We then measured circuit stability using three complementary metrics: Weighted Jaccard Similarity (edge overlap), Spearman Rank Correlation (importance ranking consistency), and Feature IoU (node overlap).

Key Findings

1. Syntactic form dominates circuit activation. This was the central and most surprising result. Prompts with identical meaning but different syntactic structures activate fundamentally different circuits – Jaccard similarity as low as 0.08. Meanwhile, syntactically similar paraphrases maintain high overlap (Jaccard > 0.80). The model doesn’t have “semantic circuits” so much as “syntactic processing circuits.” A WH-question (“Who discovered penicillin?”) and a fill-in-the-blank statement (“Penicillin was discovered by”) route through entirely different internal pathways, even though they target the exact same fact.
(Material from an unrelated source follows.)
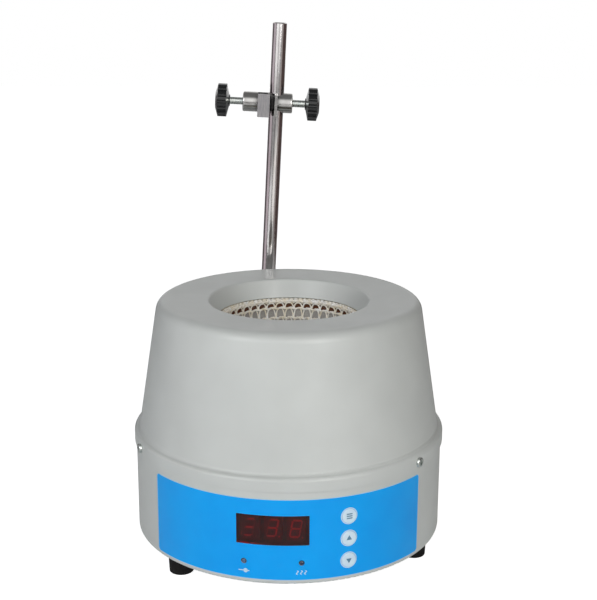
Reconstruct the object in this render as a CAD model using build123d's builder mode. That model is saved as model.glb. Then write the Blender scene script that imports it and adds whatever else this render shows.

2. Harm-topic circuits are more stable than factual ones. Contrary to our initial hypothesis, harm-related prompts showed higher circuit stability (Jaccard = 0.543) than factual recall (0.362). But this turned out to be a syntactic confound: harmful requests are predominantly phrased as interrogatives (“How do I…”), giving them consistent syntactic form. When controlling for syntax, the difference disappears.

3. Adversarial framing substantially disrupts circuits. Jailbreak-wrapped prompts showed 48% lower circuit stability compared to direct harmful requests. All five techniques (role-playing, hypothetical scenarios, context manipulation, ethical justification, multi-step indirection) caused similar levels of circuit divergence (41-53% reduction), suggesting they share a common mechanism of altering internal representations rather than exploiting distinct pathways.

4. Rank-overlap divergence. Despite low circuit overlap (different features activate), the relative importance of shared features stays remarkably consistent (Spearman correlations of 0.86-0.94). The model maintains consistent computational priorities even when the actual circuit composition changes.

Why This Matters

These findings have direct implications for AI safety. If adversarial framing techniques can reroute model processing through entirely different circuits, then safety mechanisms that monitor specific neural pathways could be systematically bypassed. Robustness evaluations that only test output behavior may miss fundamental representational brittleness.

More broadly, the dominance of syntactic form over semantic content in circuit activation suggests that current models are far more sensitive to how something is said than what is being said – at least at the circuit level.